Absolutely, yes. Let me explain.

So no more further Vijay Mallyas?
I won’t comment on a particular person or case. In fact, we have moved to a model of proactive economic laws. These are intended to prevent the damage before it is done. Under the Code, there is an alert as soon as there is a default of Rs.1 lakh. This makes the parties to sit up and take a view at the earliest instance of default. This prevents ballooning of default and reaching dangerous proportions. Second, it provides that as soon as an insolvency resolution process starts, a professional exercises the powers of the Board and takes control and custody of all assets of the debtor. The fear of loss of control will drive the debtor not to default unless it is absolutely unavoidable or beyond his control. This will reduce the incidence of default and ballooning of default.

How many cases of Insolvency and Bankruptcy have come up before the National Company Law Tribunal (NCLT)?
I am told, about 200 applications have been filed. Of these, about 40 have been admitted. About 30 have been rejected or withdrawn, and the rest are in pipeline. You can have firm figures from NCLT or Government.

IBBI is a part of the ecosystem that relies on market forces to achieve outcome in a time bound manner. So how important is the market and how important is the government regulation?
What we mean is that the stakeholders decide the matters for them. Under the Code, the committee of creditors takes decisions. It decides whether to resolve an insolvency and how to do it. It also decides to close down a business.
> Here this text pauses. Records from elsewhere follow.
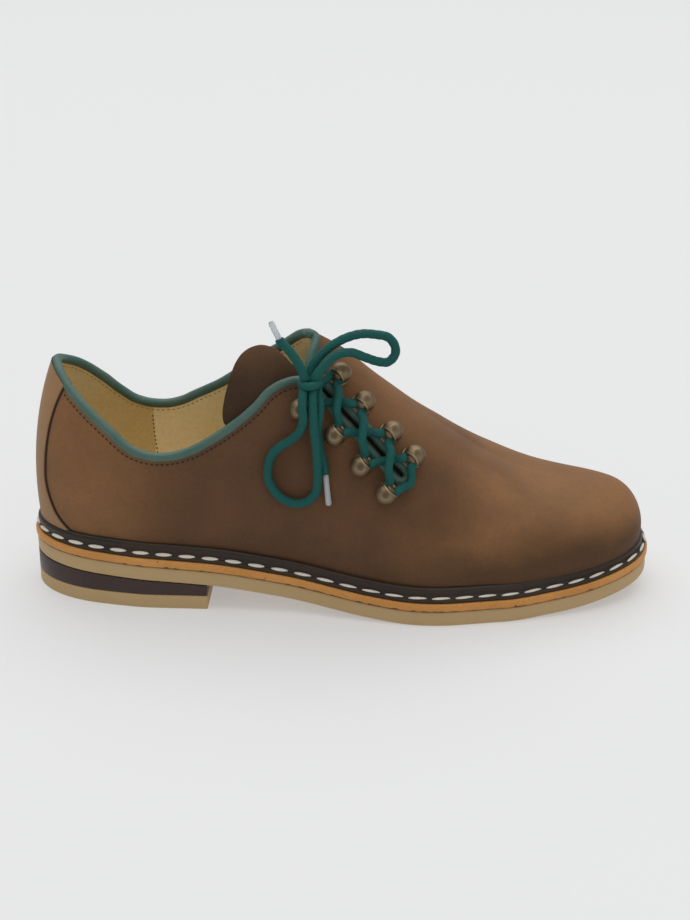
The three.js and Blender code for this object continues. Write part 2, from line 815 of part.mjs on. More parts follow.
// Courses of the free laces, chosen by hand point by point. Each starts inside the knot.
const knotCentre = [91, -27, 110];
const knotHalf = [4.8, 3.4, 3.2];
const outerStrand = [
  [88.5, -25.5, 103],
  [89, -26, 105],
  [91, -27, 110],
];
const innerStrand = [
  [98.5, -22, 110],
  [97, -23, 110],
  [91, -27, 109],
];
const upperLoop = [
  [91, -26.5, 111.5],
  [91.5, -25, 116],
  [95.5, -23.5, 121.5],
  [101, -22, 126],
  [107, -20.5, 129],
  [113.5, -19.5, 130.5],
  [119.5, -18.5, 130],
  [125.5, -18, 128.5],
  [128.5, -18, 124.5],
  [128.5, -18.5, 120.5],
  [125.5, -19.5, 117.5],
  [121, -20.5, 118],
  [115, -22, 120.5],
  [109.5, -23.5, 123],
  [104, -25.5, 123],
  [100, -27, 121],
  [96.5, -28.8, 117.5],
  [93.8, -29.8, 114],
];
const lowerLoop = [
  [88.3, -31, 108.5],
  [88, -34.5, 105.5],
  [87.8, -36.5, 101],
  [88.3, -36.5, 96],
  [87, -35.5, 90.5],
  [83, -33, 85],
  [77.5, -32, 81],
  [73.5, -32, 76.5],
  [72, -32.5, 71.5],
  [72, -33.5, 65.5],
  [74.5, -34, 60.5],
  [78.5, -34.5, 56.5],
  [84, -35, 54.5],
  [89.5, -36, 56],
  [93.5, -36.5, 60.5],
  [94.5, -37.5, 67.5],
  [94.5, -37.5, 74.5],
  [94, -37, 82.5],
  [93, -36.5, 91],
  [92.5, -35.5, 99],
  [92.3, -33.5, 105],
  [92.3, -30.5, 108.5],
];
const endUp = [
  [89, -30, 112.5],
  [87.5, -30, 116.5],
  [85, -29, 121],
  [82, -28, 125],
  [78, -27, 129],
];
const agletUp = [
  [77.5, -27, 130],
  [73.5, -25, 137.5],
];
const endDown = [
  [94.5, -26.5, 107.5],
  [95, -29.5, 104],
  [95.5, -31.5, 99.5],
  [95, -32.5, 94],
  [94.5, -32.5, 87.5],
  [95.5, -33.5, 80],
  [97, -34, 73.5],
  [97.5, -34.5, 70],
];
const agletDown = [
  [98, -35, 69],
  [99.5, -36.5, 54.5],
];
const agletRadius = 1.35;

function vectors(points) {
  return points.map((p) => new THREE.Vector3(...p));
}

function knotBall(grow) {
  const [x, y, z] = knotHalf.map((half) => half + grow);
  return solidOf(new THREE.SphereGeometry(1, 12, 8).scale(x, y, z).translate(...knotCentre));
}

function fromKnot(points, steps) {
  return mainBody(tubeSolid(vectors(points), laceDiameter / 2, steps).subtract(knotBall(gap)));
}

function knotSolid() {
  const outer = tubeSolid(vectors(outerStrand), laceDiameter / 2, 3);
  const inner = tubeSolid(vectors(innerStrand), laceDiameter / 2, 3);
  return knotBall(0).add(outer).add(inner);
}

addPart("outsole", outsoleSolid(), "#b39a68", 0.7);
addPart("midsole", midsoleSolid(), "#c98a4b", 0.6);
addPart("top_lift", topLiftSolid(), "#b39a68", 0.7);
addPart("heel_lift", heelLiftSolid(), "#3b2a2a", 0.6);
addPart("welt", weltSolid(), "#33291f", 0.55);
addPart("insole", insoleSolid(), "#c9af73", 0.7);
addPart("upper", upperSolid(), "#5a4030", 0.7);
addPart("collar_binding", bindingTube(loop, bindingRadius, 8), "#4c6660", 0.6);
addPart("tongue", tongueSolid(), "#4a352a", 0.8);
addPart("backstay", backstaySolid(), "#7b5f42", 0.7);

const eyeletBody = eyeletSolid();
const outerEyelets = eyeletTable.map((row) => eyeletPlace(row.outerDown, row.outer, -1));
const innerEyelets = eyeletTable.map((row) => eyeletPlace(row.innerDown, row.inner, 1));
outerEyelets.forEach((eyelet, i) => {
  addPart(`eyelet_outer_${i + 1}`, eyeletAt(eyelet), "#7a6a55", 0.35, 1);
});
innerEyelets.forEach((eyelet, i) => {
  addPart(`eyelet_inner_${i + 1}`, eyeletAt(eyelet), "#7a6a55", 0.35, 1);
});

const lastPair = eyeletTable.length - 1;
for (let i = 0; i < lastPair; i += 1) {
  const under = strandSolid(outerEyelets[i], innerEyelets[i + 1], laceLow, 0);
  const over = strandSolid(innerEyelets[i], outerEyelets[i + 1], laceHigh, 0);
  addPart(`lace_cross_${i + 1}`, under.add(over), "#1f5f5a", 0.8);
}
const bar = strandSolid(innerEyelets[lastPair], outerEyelets[lastPair], barHeight, barBulge);
addPart("lace_bar", bar, "#1f5f5a", 0.8);

addPart("lace_knot", knotSolid(), "#1f5f5a", 0.8);
addPart("lace_loop_upper", fromKnot(upperLoop, 20), "#1f5f5a", 0.8);
addPart("lace_loop_lower", fromKnot(lowerLoop, 26), "#1f5f5a", 0.8);
addPart("lace_end_up", fromKnot(endUp, 5), "#1f5f5a", 0.8);
addPart("lace_end_down", fromKnot(endDown, 9), "#1f5f5a", 0.8);
addPart("aglet_up", tubeSolid(vectors(agletUp), agletRadius, 1), "#cfd8dc", 0.2);
addPart("aglet_down", tubeSolid(vectors(agletDown), agletRadius, 1), "#cfd8dc", 0.2);

export default group;
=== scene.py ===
import bmesh
import bpy
import math
import numpy as np
from mathutils import Matrix, Vector


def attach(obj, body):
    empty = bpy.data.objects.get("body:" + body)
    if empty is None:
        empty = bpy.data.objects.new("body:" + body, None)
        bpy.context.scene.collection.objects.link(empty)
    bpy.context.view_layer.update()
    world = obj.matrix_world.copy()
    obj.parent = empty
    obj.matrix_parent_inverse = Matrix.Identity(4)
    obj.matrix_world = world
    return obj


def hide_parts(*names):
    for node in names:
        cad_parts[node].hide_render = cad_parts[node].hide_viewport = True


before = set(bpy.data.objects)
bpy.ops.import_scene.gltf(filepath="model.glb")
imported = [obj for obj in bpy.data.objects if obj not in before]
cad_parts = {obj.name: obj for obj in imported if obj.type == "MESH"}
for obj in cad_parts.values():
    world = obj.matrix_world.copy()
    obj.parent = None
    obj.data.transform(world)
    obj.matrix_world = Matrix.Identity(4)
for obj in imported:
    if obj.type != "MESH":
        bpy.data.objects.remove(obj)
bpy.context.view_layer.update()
print("frame loaded,", len(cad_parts), "nodes")

mm = 0.001  # lengths below are millimetres, meshes are metres
detail = 1.0


# Camera at the height and angle of the photograph

cameraSet = {
    "place": (130.66, -718.58, 358.1),
    "down": 22.4,
    "round": 2.0,
    "focalPixels": 1649.7,
    "longSidePixels": 920,
    "sensor": 36.0,
    "nearest": 0.01,
}


def addCamera(settings):
    data = bpy.data.cameras.new("camera")
    data.sensor_width = settings["sensor"]
    data.lens = settings["focalPixels"] * settings["sensor"] / settings["longSidePixels"]
    data.clip_start = settings["nearest"]
    camera = bpy.data.objects.new("camera", data)
    camera.location = Vector(settings["place"]) * mm
    camera.rotation_euler = (math.radians(90 - settings["down"]), 0, math.radians(settings["round"]))
    bpy.context.scene.collection.objects.link(camera)
    bpy.context.scene.camera = camera


addCamera(cameraSet)
print("camera placed")


# Colours and nodes

def colour(code, strength=1.0):
    parts = [int(code[i:i + 2], 16) / 255 for i in (1, 3, 5)]
    linear = [c / 12.92 if c <= 0.04045 else ((c + 0.055) / 1.055) ** 2.4 for c in parts]
    return (*[c * strength for c in linear], 1.0)


def node(tree, kind, inputs=None, **settings):
    made = tree.nodes.new(kind)
    for name, value in settings.items():
        setattr(made, name, value)
    for name, value in (inputs or {}).items():
        if isinstance(value, bpy.types.NodeSocket):
            tree.links.new(value, made.inputs[name])
        else:
            made.inputs[name].default_value = value
    return made


def newMaterial(name):
    material = bpy.data.materials.new(name)
    material.use_nodes = True
    tree = material.node_tree
    tree.nodes.clear()
    return material, tree


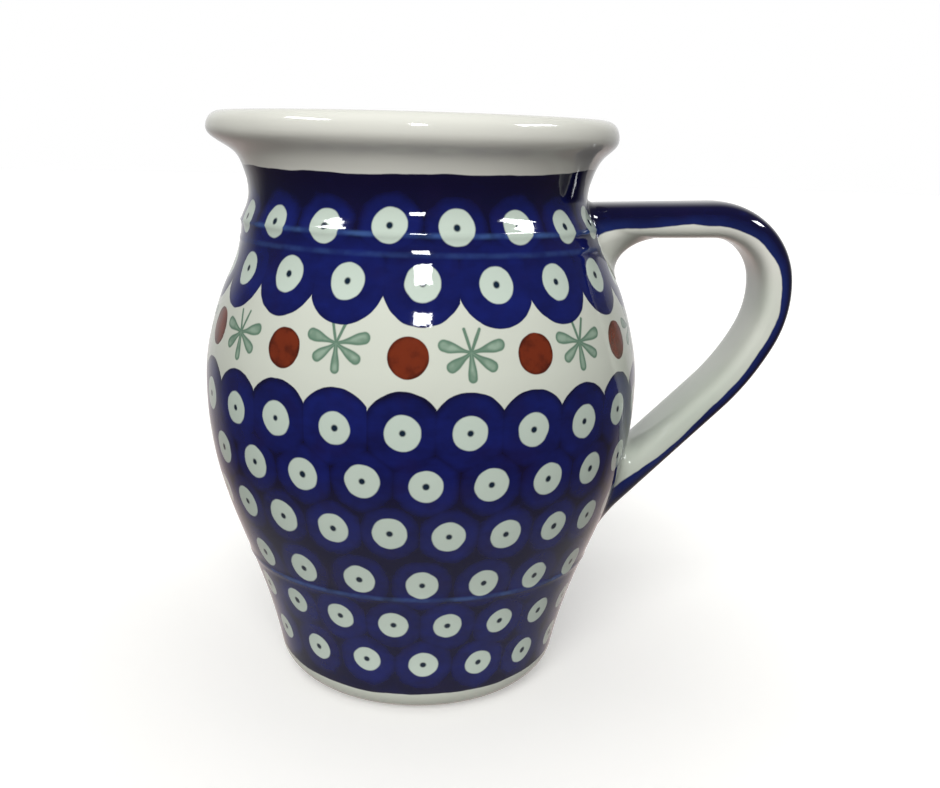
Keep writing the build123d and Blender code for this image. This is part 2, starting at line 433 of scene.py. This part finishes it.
class Graph:
    """Short ways to add nodes to a node tree. Arguments are sockets or plain values."""

    def __init__(self, tree):
        self.tree = tree

    def node(self, kind, **settings):
        node = self.tree.nodes.new("ShaderNode" + kind)
        for key, value in settings.items():
            setattr(node, key, value)
        return node

    def plug(self, socket, value):
        if isinstance(value, bpy.types.NodeSocket):
            self.tree.links.new(value, socket)
        else:
            socket.default_value = value

    def math(self, operation, *values, clamp=False):
        node = self.node("Math", operation=operation, use_clamp=clamp)
        for socket, value in zip(node.inputs, values):
            self.plug(socket, value)
        return node.outputs[0]

    def add(self, a, b):
        return self.math("ADD", a, b)

    def sub(self, a, b):
        return self.math("SUBTRACT", a, b)

    def mul(self, a, b):
        return self.math("MULTIPLY", a, b)

    def vector(self, operation, *values):
        node = self.node("VectorMath", operation=operation)
        for socket, value in zip(node.inputs, values):
            self.plug(socket, value)
        return node.outputs["Value"] if operation in ("LENGTH", "DOT_PRODUCT") else node.outputs["Vector"]

    def combine(self, x, y, z=0.0):
        node = self.node("CombineXYZ")
        for socket, value in zip(node.inputs, (x, y, z)):
            self.plug(socket, value)
        return node.outputs[0]

    def separate(self, vector):
        node = self.node("SeparateXYZ")
        self.plug(node.inputs[0], vector)
        return node.outputs

    def ramp(self, value, low, high, to_low=0.0, to_high=1.0, kind="SMOOTHSTEP"):
        """Goes from to_low to to_high as value goes from low to high."""
        node = self.node("MapRange", interpolation_type=kind)
        for socket, item in zip(node.inputs, (value, low, high, to_low, to_high)):
            self.plug(socket, item)
        return node.outputs[0]

    def within(self, distance, limit, soft):
        """1 where distance is under limit, with an edge that soft blurs."""
        return self.ramp(self.sub(distance, limit), -soft, soft, 1.0, 0.0)

    def mix(self, factor, a, b):
        node = self.node("Mix", data_type="RGBA")
        self.plug(node.inputs[0], factor)
        self.plug(node.inputs[6], a)
        self.plug(node.inputs[7], b)
        return node.outputs[2]

    def noise(self, vector, scale, detail=2.0, rough=0.5):
        node = self.node("TexNoise", noise_dimensions="3D")
        self.plug(node.inputs["Vector"], vector)
        self.plug(node.inputs["Scale"], scale)
        self.plug(node.inputs["Detail"], detail)
        self.plug(node.inputs["Roughness"], rough)
        return node.outputs["Fac"]

    def white(self, vector):
        node = self.node("TexWhiteNoise", noise_dimensions="3D")
        self.plug(node.inputs["Vector"], vector)
        return node.outputs["Color"]

    def group(self, group, **values):
        node = self.node("Group", node_tree=group)
        for key, value in values.items():
            self.plug(node.inputs[key], value)
        return node.outputs


def new_group(name, inputs, outputs):
    """A node group with float or vector sockets, its graph and its two end nodes."""
    tree = bpy.data.node_groups.new(name, "ShaderNodeTree")
    for label in inputs:
        kind = "NodeSocketVector" if label.startswith("v_") else "NodeSocketFloat"
        tree.interface.new_socket(label, in_out="INPUT", socket_type=kind)
    for label in outputs:
        kind = "NodeSocketVector" if label.startswith("v_") else "NodeSocketFloat"
        tree.interface.new_socket(label, in_out="OUTPUT", socket_type=kind)
    return tree, Graph(tree), tree.nodes.new("NodeGroupInput"), tree.nodes.new("NodeGroupOutput")


# ---------------------------------------------------------------- decoration
# Angles are degrees round the mug from -Y, positive towards the handle, and stop and start at the handle.
HANDLE_ANGLE = 90.0
DOT_RADIUS, EYE_RADIUS, RING_RADIUS = 3.72, 0.72, 8.7
# first stamp's angle, pitch, height, slant of the row, radius of the clear blue about a stamp, seed
STAMP_ROWS = {
    "neck": (9.3, 19.3, 115.9, 0.2, 4.6, 1.0),
    "hanging_scallops": (-0.6, 19.45, 104.8, -0.1, 7.0, 2.0),
    "standing_scallops": (-4.5, 15.65, 74.8, -0.26, 6.2, 3.0),
    "belly": (1.4, 15.35, 63.0, -0.7, 5.0, 4.0),
    "lower_belly": (-7.4, 15.05, 51.0, -1.2, 4.6, 5.0),
    "waist": (0.9, 18.0, 37.7, -1.4, 4.8, 6.0),
    "base": (-8.1, 18.0, 26.3, -1.66, 4.8, 7.0),
    "foot": (2.4, 20.8, 15.0, -0.93, 4.8, 8.0),
}
BLUE_TOP, BLUE_BOTTOM, BLUE_DIP = 127.6, 8.4, 2.0
# how far the blue's top edge sags at the front, and how far it climbs towards the handle
BLUE_TOP_DIP, BLUE_TOP_TILT = 0.9, 0.5
EDGE_WANDER = 1.6             # how far the brushed edges of the blue wander up and down
FRAY = 0.45                   # raggedness of the stamped outlines
STAMP_SCATTER, SIZE_SCATTER = 0.7, 0.35       # between stamps: degrees or mm of place, mm of radius
MOTIF_TURN_SCATTER, MOTIF_RISE_SCATTER = 1.4, 1.2
SEAM_MARGIN = 5.5             # degrees to each side of the handle with no whole stamp
LOW_DOT_SHRINK = 0.42         # how much smaller the dots low on the wall are
BARE_TOP = (0.25, 0.7)        # heights over which the bare clay of the foot ring gives way to glaze
LIP_TONE = (-8.0, 6.0)        # where cream starts to turn to white below BLUE_TOP, and over what height
# glaze lines that gather on the moulded lines: height and strength
PALE_LINES = ((114.3, 0.8), (110.3, 0.3), (33.6, 0.6))
MOTIF_PITCH = 31.4
DISC_ANGLE, DISC_HEIGHT, DISC_RADIUS = -3.4, 90.4, 4.3
SPRIG_ANGLE, SPRIG_HEIGHT = -20.2, 91.6
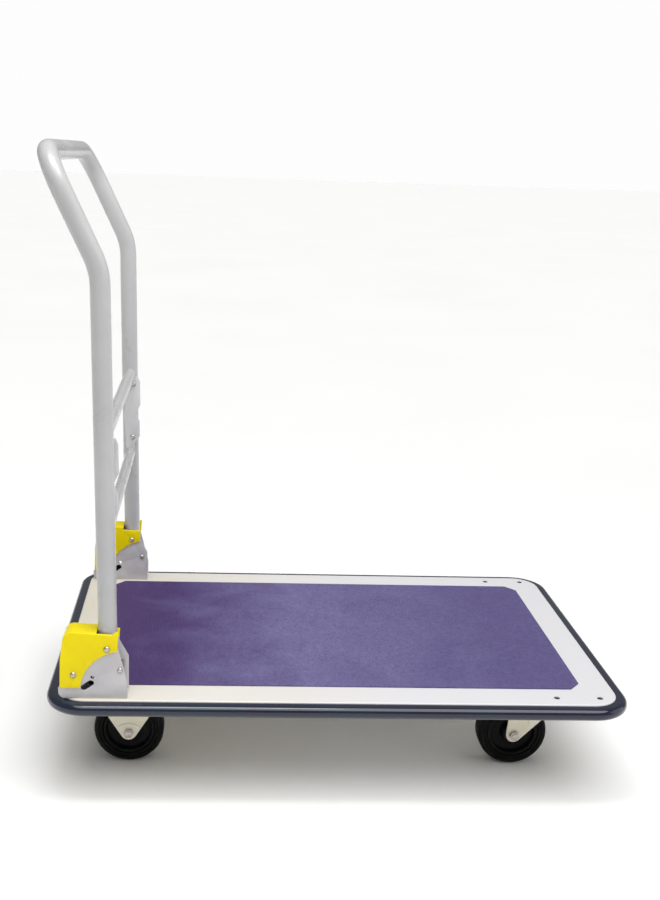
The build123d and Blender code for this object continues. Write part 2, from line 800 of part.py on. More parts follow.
def main():
    os.makedirs("parts", exist_ok=True)
    save("deck_tray", deck_tray())
    save("deck_bumper", deck_bumper())
    save("grip_mat", grip_mat())
    save("cross_channels", cross_channels())
    save("centre_ribs", centre_ribs())
    save_pair("hinge_bracket", hinge_bracket())
    save_pair("hinge_cover", hinge_cover())
    save("pivot_rivets", on_both_sides(single(pivot_rivet())))
    save("spacer_rivets", on_both_sides(single(spacer_rivet())))
    save("stop_rivets", on_both_sides(single(stop_rivet())))
    save("bracket_bolts", bracket_bolts())
    save("bracket_nuts", bracket_nuts())
    save_pair("lock_pin", lock_pin())
    save_pair("latch_spring", latch_spring())
    save("handle_tube", handle_tube())
    save("upper_crossbar", upper_crossbar())
    save("pivot_bushes", pivot_bushes())
    save_pair("release_plate", release_plate())
    save("release_bar", release_bar())
    save("push_rods", push_rods())
    save("rod_pins", rod_pins())
    save("return_springs", return_springs())
    save_pair("rigid_fork", rigid_fork())
    save("rigid_axles", [axle_bolt(rear_axle_x, side * wheel_y, side) for side in (-1, 1)])
    save("rigid_axle_nuts", [axle_nut(rear_axle_x, side * wheel_y, side) for side in (-1, 1)])
    save_pair("swivel_plate", swivel_plate())
    save("kingpins", on_both_sides(kingpin()))
    save("swivel_balls_left", swivel_balls())
    save("swivel_balls_right", [mirrored(ball) for ball in swivel_balls()])
    save_pair("swivel_fork", swivel_fork())
    save_pair("swivel_axle", axle_bolt(front_axle_x, wheel_y, 1))
    save_pair("swivel_axle_nut", axle_nut(front_axle_x, wheel_y, 1))
    save("caster_bolts", caster_bolts())
    save("caster_nuts", caster_nuts())
    for end, x in (("rear", rear_axle_x), ("front", front_axle_x)):
        for hand, side in (("left", 1), ("right", -1)):
            save(f"wheel_core_{end}_{hand}", wheel_core(x, side * wheel_y))
            save(f"tyre_{end}_{hand}", tyre(x, side * wheel_y))
            save(f"wheel_bush_{end}_{hand}", wheel_bush(x, side * wheel_y))


main()
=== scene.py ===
import bmesh
import bpy
import json
import math
from mathutils import Matrix, Vector


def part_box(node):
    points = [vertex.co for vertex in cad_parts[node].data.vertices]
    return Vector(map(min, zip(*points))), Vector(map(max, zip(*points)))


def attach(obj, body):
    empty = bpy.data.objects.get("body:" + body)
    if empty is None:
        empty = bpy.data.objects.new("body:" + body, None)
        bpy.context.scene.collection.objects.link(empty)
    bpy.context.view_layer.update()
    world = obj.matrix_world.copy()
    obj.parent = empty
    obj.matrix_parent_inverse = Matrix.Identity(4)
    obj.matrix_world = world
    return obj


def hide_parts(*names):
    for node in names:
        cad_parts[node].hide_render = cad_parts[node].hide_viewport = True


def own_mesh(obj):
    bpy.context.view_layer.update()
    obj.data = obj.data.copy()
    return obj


# Flatbed platform truck: cream pressed deck, navy bumper, violet vinyl mat, grey folding handle
# +X points away from the handle, +Z up; lengths in dictionaries are millimetres unless a note says so

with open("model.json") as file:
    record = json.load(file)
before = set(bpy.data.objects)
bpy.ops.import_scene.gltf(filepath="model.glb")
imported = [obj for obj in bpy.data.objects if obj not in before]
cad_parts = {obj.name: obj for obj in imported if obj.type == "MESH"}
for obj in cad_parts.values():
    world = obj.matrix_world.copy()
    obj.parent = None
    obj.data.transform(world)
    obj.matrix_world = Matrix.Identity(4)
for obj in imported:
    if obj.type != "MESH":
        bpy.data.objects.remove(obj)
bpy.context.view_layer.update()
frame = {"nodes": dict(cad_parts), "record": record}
nodes = frame["nodes"]
record = frame["record"]
mm = 0.001
bodyOf = {node: body for body, members in record["behaviour"]["bodies"].items() for node in members}
slotOf = {part["node"]: part["material_slot"] for part in record["subparts"]}
print("frame loaded with", len(nodes), "nodes")


# colour and node helpers


def hexColour(code):
    # sRGB hex to linear, with alpha
    channels = [int(code[at:at + 2], 16) / 255 for at in (1, 3, 5)]
    linear = [c / 12.92 if c <= 0.04045 else ((c + 0.055) / 1.055) ** 2.4 for c in channels]
    return (*linear, 1.0)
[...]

The creditors in the committee are motivated as they are working to protect their own interests. The entire process is under their control. They go to NCLT for an approval. The NCLT ascertains if the resolution plan meets the specified requirements. It also verifies if due process has been followed. It does make a second guess on merits. Merit is the stakeholder’s responsibility. Therefore, the role of the State is minimum, the stakeholders take the call. The Code, however, provides facilitation in the form of professionals, continuation of essential services, calm period, interim finance, etc.